Information supplied:

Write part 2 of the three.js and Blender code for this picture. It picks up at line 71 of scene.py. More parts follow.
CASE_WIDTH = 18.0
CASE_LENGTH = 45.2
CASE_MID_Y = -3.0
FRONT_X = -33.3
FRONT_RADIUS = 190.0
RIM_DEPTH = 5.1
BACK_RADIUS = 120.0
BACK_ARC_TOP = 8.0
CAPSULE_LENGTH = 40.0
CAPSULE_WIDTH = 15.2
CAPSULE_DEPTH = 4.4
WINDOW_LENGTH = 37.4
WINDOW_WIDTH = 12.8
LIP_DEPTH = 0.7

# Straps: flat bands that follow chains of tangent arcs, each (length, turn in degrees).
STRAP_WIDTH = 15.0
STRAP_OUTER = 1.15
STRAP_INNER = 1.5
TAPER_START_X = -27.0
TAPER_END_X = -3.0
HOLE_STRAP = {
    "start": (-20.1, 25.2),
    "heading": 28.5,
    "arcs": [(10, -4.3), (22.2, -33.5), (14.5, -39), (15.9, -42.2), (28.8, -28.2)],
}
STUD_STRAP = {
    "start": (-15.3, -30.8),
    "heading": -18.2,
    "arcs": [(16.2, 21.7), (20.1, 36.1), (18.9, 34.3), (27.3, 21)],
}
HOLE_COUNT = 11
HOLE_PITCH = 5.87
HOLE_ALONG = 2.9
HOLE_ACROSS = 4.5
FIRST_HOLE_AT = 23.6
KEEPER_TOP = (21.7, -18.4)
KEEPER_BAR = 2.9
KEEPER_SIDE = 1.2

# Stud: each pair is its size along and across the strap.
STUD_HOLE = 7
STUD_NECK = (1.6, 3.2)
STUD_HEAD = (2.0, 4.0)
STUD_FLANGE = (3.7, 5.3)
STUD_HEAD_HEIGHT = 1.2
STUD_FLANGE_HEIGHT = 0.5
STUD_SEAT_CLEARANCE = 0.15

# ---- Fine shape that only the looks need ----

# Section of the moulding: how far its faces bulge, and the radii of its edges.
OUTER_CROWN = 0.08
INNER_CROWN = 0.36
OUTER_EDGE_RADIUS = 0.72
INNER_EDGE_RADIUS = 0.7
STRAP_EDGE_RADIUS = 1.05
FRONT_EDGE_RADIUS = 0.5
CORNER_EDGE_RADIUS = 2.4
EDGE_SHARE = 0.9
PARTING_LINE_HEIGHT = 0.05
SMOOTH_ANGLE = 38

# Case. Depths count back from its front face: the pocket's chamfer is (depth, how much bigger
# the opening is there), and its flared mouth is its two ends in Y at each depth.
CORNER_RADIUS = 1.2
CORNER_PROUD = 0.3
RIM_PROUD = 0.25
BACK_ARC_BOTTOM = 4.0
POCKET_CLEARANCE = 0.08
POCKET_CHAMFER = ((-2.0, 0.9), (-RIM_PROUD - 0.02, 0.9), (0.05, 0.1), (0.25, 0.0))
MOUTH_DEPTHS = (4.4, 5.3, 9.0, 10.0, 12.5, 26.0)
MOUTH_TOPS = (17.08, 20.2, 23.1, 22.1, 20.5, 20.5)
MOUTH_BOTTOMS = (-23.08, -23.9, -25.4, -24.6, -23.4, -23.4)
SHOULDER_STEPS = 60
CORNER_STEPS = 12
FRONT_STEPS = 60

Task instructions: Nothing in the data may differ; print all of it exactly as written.

Solution below:
Write part 2 of the three.js and Blender code for this picture. It picks up at line 71 of scene.py. More parts follow.
CASE_WIDTH = 18.0
CASE_LENGTH = 45.2
CASE_MID_Y = -3.0
FRONT_X = -33.3
FRONT_RADIUS = 190.0
RIM_DEPTH = 5.1
BACK_RADIUS = 120.0
BACK_ARC_TOP = 8.0
CAPSULE_LENGTH = 40.0
CAPSULE_WIDTH = 15.2
CAPSULE_DEPTH = 4.4
WINDOW_LENGTH = 37.4
WINDOW_WIDTH = 12.8
LIP_DEPTH = 0.7

# Straps: flat bands that follow chains of tangent arcs, each (length, turn in degrees).
STRAP_WIDTH = 15.0
STRAP_OUTER = 1.15
STRAP_INNER = 1.5
TAPER_START_X = -27.0
TAPER_END_X = -3.0
HOLE_STRAP = {
    "start": (-20.1, 25.2),
    "heading": 28.5,
    "arcs": [(10, -4.3), (22.2, -33.5), (14.5, -39), (15.9, -42.2), (28.8, -28.2)],
}
STUD_STRAP = {
    "start": (-15.3, -30.8),
    "heading": -18.2,
    "arcs": [(16.2, 21.7), (20.1, 36.1), (18.9, 34.3), (27.3, 21)],
}
HOLE_COUNT = 11
HOLE_PITCH = 5.87
HOLE_ALONG = 2.9
HOLE_ACROSS = 4.5
FIRST_HOLE_AT = 23.6
KEEPER_TOP = (21.7, -18.4)
KEEPER_BAR = 2.9
KEEPER_SIDE = 1.2

# Stud: each pair is its size along and across the strap.
STUD_HOLE = 7
STUD_NECK = (1.6, 3.2)
STUD_HEAD = (2.0, 4.0)
STUD_FLANGE = (3.7, 5.3)
STUD_HEAD_HEIGHT = 1.2
STUD_FLANGE_HEIGHT = 0.5
STUD_SEAT_CLEARANCE = 0.15

# ---- Fine shape that only the looks need ----

# Section of the moulding: how far its faces bulge, and the radii of its edges.
OUTER_CROWN = 0.08
INNER_CROWN = 0.36
OUTER_EDGE_RADIUS = 0.72
INNER_EDGE_RADIUS = 0.7
STRAP_EDGE_RADIUS = 1.05
FRONT_EDGE_RADIUS = 0.5
CORNER_EDGE_RADIUS = 2.4
EDGE_SHARE = 0.9
PARTING_LINE_HEIGHT = 0.05
SMOOTH_ANGLE = 38

# Case. Depths count back from its front face: the pocket's chamfer is (depth, how much bigger
# the opening is there), and its flared mouth is its two ends in Y at each depth.
CORNER_RADIUS = 1.2
CORNER_PROUD = 0.3
RIM_PROUD = 0.25
BACK_ARC_BOTTOM = 4.0
POCKET_CLEARANCE = 0.08
POCKET_CHAMFER = ((-2.0, 0.9), (-RIM_PROUD - 0.02, 0.9), (0.05, 0.1), (0.25, 0.0))
MOUTH_DEPTHS = (4.4, 5.3, 9.0, 10.0, 12.5, 26.0)
MOUTH_TOPS = (17.08, 20.2, 23.1, 22.1, 20.5, 20.5)
MOUTH_BOTTOMS = (-23.08, -23.9, -25.4, -24.6, -23.4, -23.4)
SHOULDER_STEPS = 60
CORNER_STEPS = 12
FRONT_STEPS = 60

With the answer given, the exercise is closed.